Ayear has passed since the bifurcation of Jammu and Kashmir. Those of us who live outside the state now know what life is after five months of lockdown. Unfortunately, that has been the life of Kashmiris for years faced with militancy and political instability. There are allegations about the heavyhandedness of the security forces stationed in the state. On the ground, nothing much has changed since last August.

The people are facing a double whammy as they suffer from militancy on the one hand and the consequences of the complete lockdown in the past five months on the other. Jobs are scarce and development work has been hit. Manoj Sinha’s appointment as the new Lieutenant-Governor has been welcomed in political circles, as Kashmir needs a politician and not a bureaucrat now.

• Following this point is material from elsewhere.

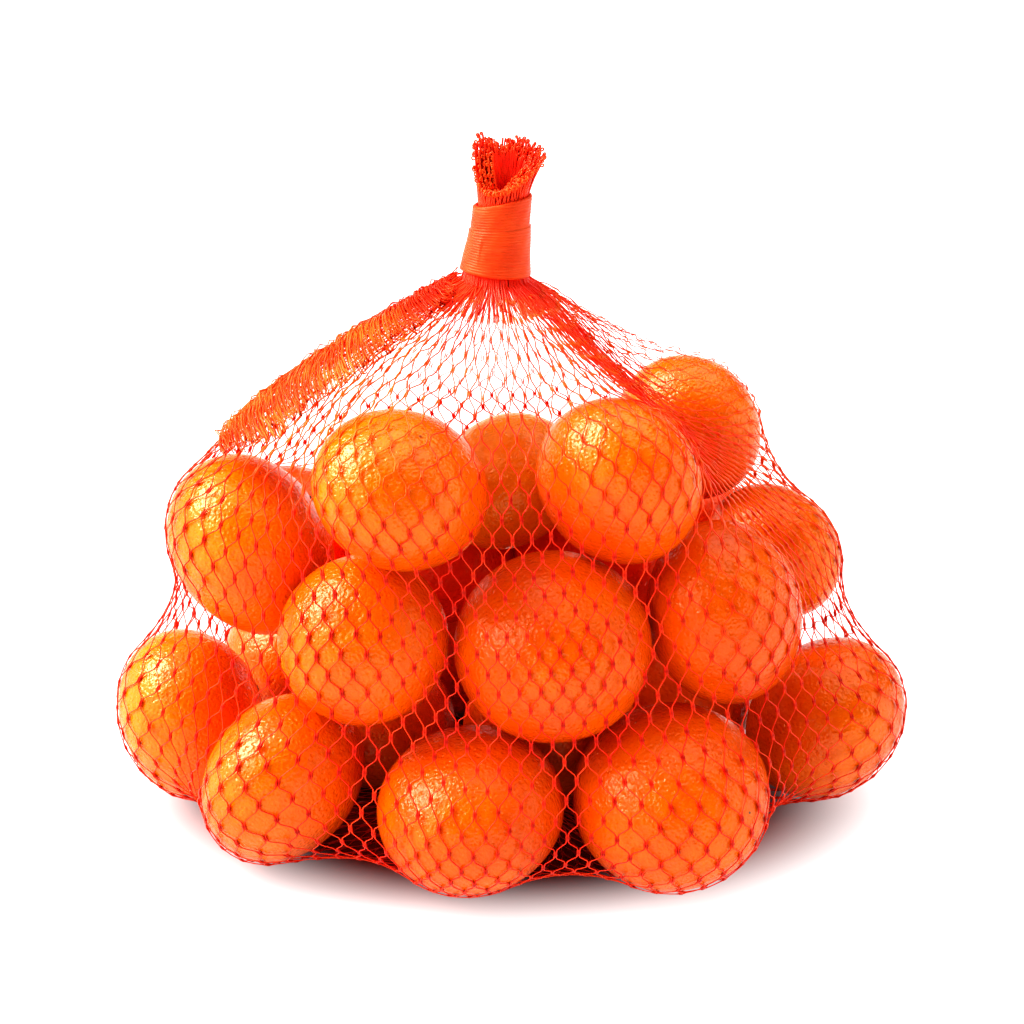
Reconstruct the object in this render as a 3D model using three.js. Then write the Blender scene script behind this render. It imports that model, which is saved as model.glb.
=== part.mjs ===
// A net bag of mandarins, tied at the neck and standing on a table.
// Millimetres, +Z up, front towards -Y. The origin is under the middle of the bag, on the table.
//
// The bag is one solid: the knitted net as a taut skin over the heap of fruit, up through the
// tie and out into the loose tuft. The tie is a ring of wound tape round the neck.
import * as THREE from 'three';

// ---- Sizes -----------------------------------------------------------------------------------
const FLATNESS = 0.82; // a mandarin's height over its width
const NET_THICKNESS = 0.8; // the knitted strands, between the fruit and the outside
const AROUND = 84; // meridians of the bag
const BAG_ROWS = 48; // rows from the middle of the underside to the neck
const SETTLING_SWEEPS = 450; // how often the net is drawn tight
const HOOP_TENSION = 0.6; // pull round the bag, against 1 along it
const PUFF = 0.24; // how far a slack stretch of the tent on the left stands out, row by row
const HEAP_MIDDLE = new THREE.Vector3(0, 0, 70); // the whole bag can be seen from here
const HALVINGS = 24; // steps in the search for where a fruit comes to rest

// The net is open, so between the fruit the eye sees past it, into the hollows of the heap.
// The skin sinks into them by this share of their depth, up to this much, but not in the tent.
const SINK_SHARE = 0.75;
const SINK_LIMIT = 16;
const SINK_FULL_BELOW = 105;
const SINK_NONE_ABOVE = 150;
const SINK_SMOOTHING = 2; // rounds of evening out afterwards

// The slack bag before it is drawn tight, wider than the heap everywhere.
const SLACK_HALF_LENGTH = 160;
const SLACK_HALF_DEPTH = 112;
const SLACK_SHOULDER = 125; // the bag narrows above this height
const SLACK_FOOT_SHARE = 0.2; // share of the rows under the heap
const SLACK_SHOULDER_SHARE = 0.68; // share of the rows below the shoulder
const FLAT_ROWS = 5; // rows of the underside that lie flat on the table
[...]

Does it mean things will become normal now? It is difficult to say. There are many outside influences at work such as Pakistan, China and the militants. Some Kashmir experts believe that dialogue with Pakistan should be resumed, as it will be dangerous if China and Pakistan work in tandem. The challenges before Sinha are many.

Politically there are three main challenges. The first is the delimitation process. This will not be completed before next October, The second is holding Assembly elections, as the state needs a popular elected government. Since 2018, it has been under Central rule. The third is reviving the promise of full statehood. Home Minister Amit Shah, while piloting the bifurcation bill had told Parliament that statehood could be revived in the future.

There are multiple petitions before the Supreme Court to decide on the constitutional validity of the giant move. There is also the question whether elections come first or delimitation. The BJP hopes it will get six or seven more seats in Jammu after the delimitation. For all these you need a seasoned politician who should be accessible to people and political leaders. An iron grip over the administration would go a long way in increasing the confidence of people in the government.

Sinha has the advantage of having the ear of the Prime Minister. It is good that Sinha has said that he will open direct dialogue with the people soon. He also said he will accelerate the development of the state. He said after taking oath, “We need to establish a dialogue with the common people of Jammu and Kashmir. We don’t have any agenda in that. There will be no discrimination against anyone. Constitution will be Gita in that.”

The second is dealing with the political class. There are two important things in Kashmir. The first is there is a political vacuum. This needs to be filled. The second is no one talks to the political players. The governor should talk to them. This is easier said than done. A year ago Kashmir’s entire political class was arrested, some of its most prominent politicians are still in detention. Those who have been released have, for now, been largely cowed into silence.

Only a few weeks ago National Conference leaders Dr Farooq Abdullah, his son Omar Abdullah and some other leaders were released. Former chief minister Mehbooba Mufti is still in detention. An attempt by Dr Farooq Abdullah to revive political activities by convening a meeting of opposition leaders was prevented last week.

Sinha knows that at some time or the other political activities must resume. For now, authorities should release politicians still in detention and allow political activity to resume. The third is restoring normalcy in the state as soon as possible. The Kashmir chamber of Commerce claims that the loss in the past one year has been about Rs 40,000 crore in the valley alone while about 500,000 jobs have been lost.

Tourism was the worst hit. The number of tourists who visited the state has come down from 6,11,544 in 2017 to just 40,039 in 2019. In January this year, Army Chief General Manoj Mukund Naravane said that the law and order situation had improved in Jammu and Kashmir after Article 370 was scrapped last year. According to officials, in the past one year the number of Kashmiri youth who have joined the militants has come down by almost 40 per cent. Also, the terrorist incidents have also come down.

Overall, 148 terrorists have been killed since January 2020 in the Valley as of July 30. Of these, 48 terrorists were killed in June alone. The Lt-Governor knows the difficulties ahead. “There should be peace and stability in Jammu and Kashmir. The situation of uncertainty should end, terrorism should end. Achieving all this along with accelerated development will be our aim, our mission,” he said of his priorities. However, it is expected that Prime Minister Modi might give some indication about the future path of Kashmir in his Independence Day speech.